Good as this may seem, our simple token does not split punctuation marks from words. This could be a problem, as we may not want punctuation marks in the final data. Also, hyphenated words will be returned as one word and if there is more than one space in the text, spaces will be returned in the tokens. For these, we can use any of the handful of NLP libraries out there like NLTK, SpaCy, which give us flexibility in how we choose to tokenize so that place names with 2 or 3 words for instance, "Trinidad and Tobago" are regarded as sub-tokens of one token.
Lemmatization

Lemmatization also involves splitting texts into its component parts but unlike tokenization, gets to the base meaning of the language text. The split parts are called lemmas Personal pronounced such as he, she, I are marked as pronouns and regarded similarly. Being verbs like am, are, is are replaced with 'be'. Pluralized words like dogs, churches get reduced to their singular forms. This reduces the text to a more standard form, otherwise known as normalizing the text.

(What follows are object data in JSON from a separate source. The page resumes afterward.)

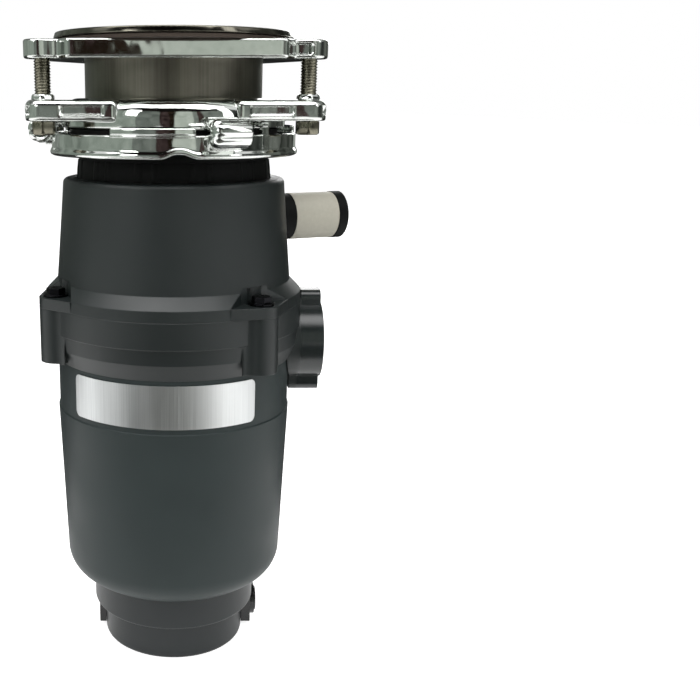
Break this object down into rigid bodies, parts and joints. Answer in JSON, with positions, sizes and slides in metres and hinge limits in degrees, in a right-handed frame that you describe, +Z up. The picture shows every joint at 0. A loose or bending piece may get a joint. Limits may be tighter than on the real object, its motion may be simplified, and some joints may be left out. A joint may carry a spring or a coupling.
{
  "type": "food waste disposer",
  "caption": "Slim under-sink food waste disposer with a chromed screw mount, sink flange, side dishwasher inlet, side discharge and stepped base",
  "frame": {"origin": "centre of the base's underside", "axes": "+Z up along the motor's axis, front (nameplate) facing -Y, discharge outlet towards +X"},
  "size_m": [0.1629, 0.1467, 0.3118],
  "materials": {
    "base_plastic": "satin moulded",
    "housing_plastic": "satin moulded",
    "container_plastic": "satin moulded",
    "shell_plastic": "satin moulded",
    "box_plastic": "gloss moulded",
    "plate": "brushed, clear lacquer",
    "chrome": "bright plated",
    "stainless": "deep drawn, polished",
    "steel": "ground",
    "zinc_screw": "black zinc",
    "fibre": "pressed fibre",
    "rubber": "moulded",
    "paper": "coated paper",
    "cast": "die cast",
    "iron": "pressed laminations",
    "magnet": "sintered ferrite",
    "copper": "enamelled copper wire",
    "brass": "stamped",
    "carbon": "pressed carbon",
    "card": "phenolic board",
    "foam": "closed-cell foam",
    "red_button": "moulded"
  },
  "bodies": {
    "disposer": {"base_cap": "base_plastic", "end_cap": "base_plastic", "motor_shell": "shell_plastic", "nameplate": "plate", "drain_housing": "housing_plastic", "hood": "housing_plastic", "grind_container": "container_plastic", "wiring_box": "box_plastic", "wiring_cover": "box_plastic", "cable_gland": "box_plastic", "overload_protector": "box_plastic", "rectifier_board": "card", "brush_card": "card", "brush_holders": "brass", "carbon_brushes": "carbon", "brush_springs": "steel", "lower_end_frame": "cast", "upper_end_frame": "cast", "flux_ring": "iron", "field_magnets": "magnet", "lower_bearing": "steel", "upper_bearing": "steel", "through_bolts": "steel", "frame_screws": "steel", "base_screws": "zinc_screw", "housing_screws": "zinc_screw", "wiring_cover_screws": "zinc_screw", "ground_screw": "brass", "housing_seal": "rubber", "shaft_seal": "rubber", "shredder_ring": "steel", "sound_foam": "foam", "dishwasher_inlet": "container_plastic", "inlet_plug": "container_plastic", "inlet_label": "paper", "mounting_cushion": "rubber", "splash_guard": "rubber", "sink_flange": "stainless", "fibre_gasket": "fibre", "snap_ring": "steel", "mounting_ring": "chrome", "mounting_screws": "chrome", "backup_ring": "chrome", "reset_spring": "steel"},
    "rotor": {"motor_shaft": "steel", "armature_core": "iron", "armature_windings": "copper", "commutator": "copper", "thrust_washer": "steel", "turntable": "steel", "turntable_nut": "steel", "water_slinger": "rubber", "lug_rivets": "steel"},
    "swivel_lug_1": {"swivel_lug_1": "steel"},
    "swivel_lug_2": {"swivel_lug_2": "steel"},
    "lock_ring": {"lock_ring": "chrome"},
    "reset_button": {"reset_button": "red_button"}
  },
  "joints": [
    {"name": "rotor_spin", "type": "hinge", "parent": "disposer", "child": "rotor", "pos_m": [0, 0, 0.1], "axis": [0, 0, 1], "continuous": true},
    {"name": "swivel_lug_1_swing", "type": "hinge", "parent": "rotor", "child": "swivel_lug_1", "pos_m": [0.029, 0, 0.1925], "axis": [0, 0, 1], "continuous": true},
    {"name": "swivel_lug_2_swing", "type": "hinge", "parent": "rotor", "child": "swivel_lug_2", "pos_m": [-0.029, 0, 0.1925], "axis": [0, 0, 1], "continuous": true},
    {"name": "lock_ring_turn", "type": "hinge", "parent": "disposer", "child": "lock_ring", "pos_m": [0, 0, 0.26], "axis": [0, 0, 1], "range_deg": [-40, 0]},
    {"name": "reset_press", "type": "slide", "parent": "disposer", "child": "reset_button", "axis": [0, 0, 1], "range_m": [0, 0.002], "stiffness_N_per_m": 300, "springref_m": -0.002, "deforming": ["reset_spring"]}
  ]
}
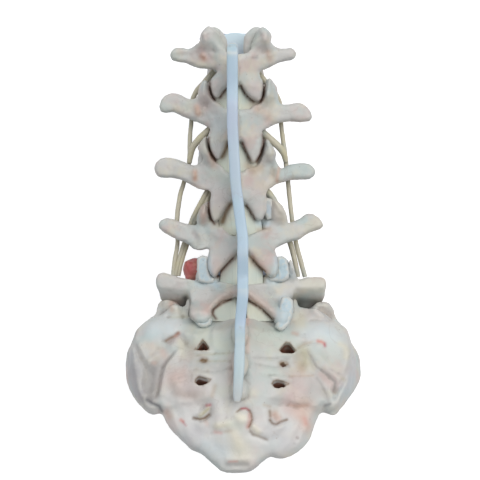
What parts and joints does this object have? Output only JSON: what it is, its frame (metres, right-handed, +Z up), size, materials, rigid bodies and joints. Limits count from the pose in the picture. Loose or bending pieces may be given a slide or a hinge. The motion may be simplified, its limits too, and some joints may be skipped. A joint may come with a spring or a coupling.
{
  "type": "spine anatomy model",
  "caption": "Lower spine teaching model: vertebrae stacked on the sacrum, with discs, a bulging red disc, ligament bands, facet cartilage and nerve roots, lying face down.",
  "frame": {"origin": "on the table, under the middle of the bounding box", "axes": "+Y along the spine to the head end, +Z up out of the model's back, +X to the right of someone who looks at its back"},
  "size_m": [0.135, 0.2582, 0.1036],
  "materials": {
    "bone": "cast bone colour, off-white with faint pink and cream blotches",
    "disc": "pale blue-grey soft plastic, satin",
    "prolapse": "red paint, slightly glossy",
    "cartilage": "pale blue, satin",
    "ligament": "pale blue strap, satin",
    "flavum": "pale cream-green, satin",
    "nerve": "cream-khaki soft cord"
  },
  "bodies": {
    "root": {"anterior_ligament": "ligament", "disc_l1_l2": "disc", "disc_l2_l3": "disc", "disc_l3_l4": "disc", "disc_l4_l5": "disc", "disc_l5_sacrum": "disc", "disc_t12_l1": "disc", "dural_sac": "nerve", "facet_cartilage_l3_l4_right": "cartilage", "facet_cartilage_l4_l5_left": "cartilage", "facet_cartilage_l4_l5_right": "cartilage", "facet_cartilage_l5_sacrum_left": "cartilage", "facet_cartilage_l5_sacrum_right": "cartilage", "flavum_l1_l2_left": "flavum", "flavum_l1_l2_right": "flavum", "flavum_l2_l3_left": "flavum", "flavum_l2_l3_right": "flavum", "flavum_l3_l4_left": "flavum", "flavum_l3_l4_right": "flavum", "flavum_l4_l5_left": "flavum", "flavum_l4_l5_right": "flavum", "flavum_l5_sacrum_left": "flavum", "flavum_l5_sacrum_right": "flavum", "nerve_l1_left": "nerve", "nerve_l1_right": "nerve", "nerve_l2_left": "nerve", "nerve_l2_right": "nerve", "nerve_l3_left": "nerve", "nerve_l3_right": "nerve", "posterior_ligament": "ligament", "prolapse_l4_l5": "prolapse", "sacrum": "bone", "supraspinous_ligament": "ligament", "vertebra_l1": "bone", "vertebra_l2": "bone", "vertebra_l3": "bone", "vertebra_l4": "bone", "vertebra_l5": "bone"}
  },
  "joints": []
}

This distills the information to such a point that accuracy may even improve slightly in natural language models, depending on the usage of course. Lemmatizers can spot verbs, nouns, pronouns and even punctuations and there is even flexibility in what exceptions one might want to allow.
Stemming

Stemming involves chopping off suffixes of words that can be extended and is closely related to lemmatization. Words like beginning, practicing and argue will be stemmed to begin, practic and argu as each have different possible extended forms, e.g begins, practice and argument.
Sequencing

Not to be confused with other usages of sequence like sequence models, a sequence is a string of tokens (the number not the text) that is passed to the machine to learn patterns from. This is more of a text processing concept in TensorFlow as far as I know. The sequence of the example above, that would be [1, 2, 3, 4, 1, 5, 1, 2, 6, 1, 7].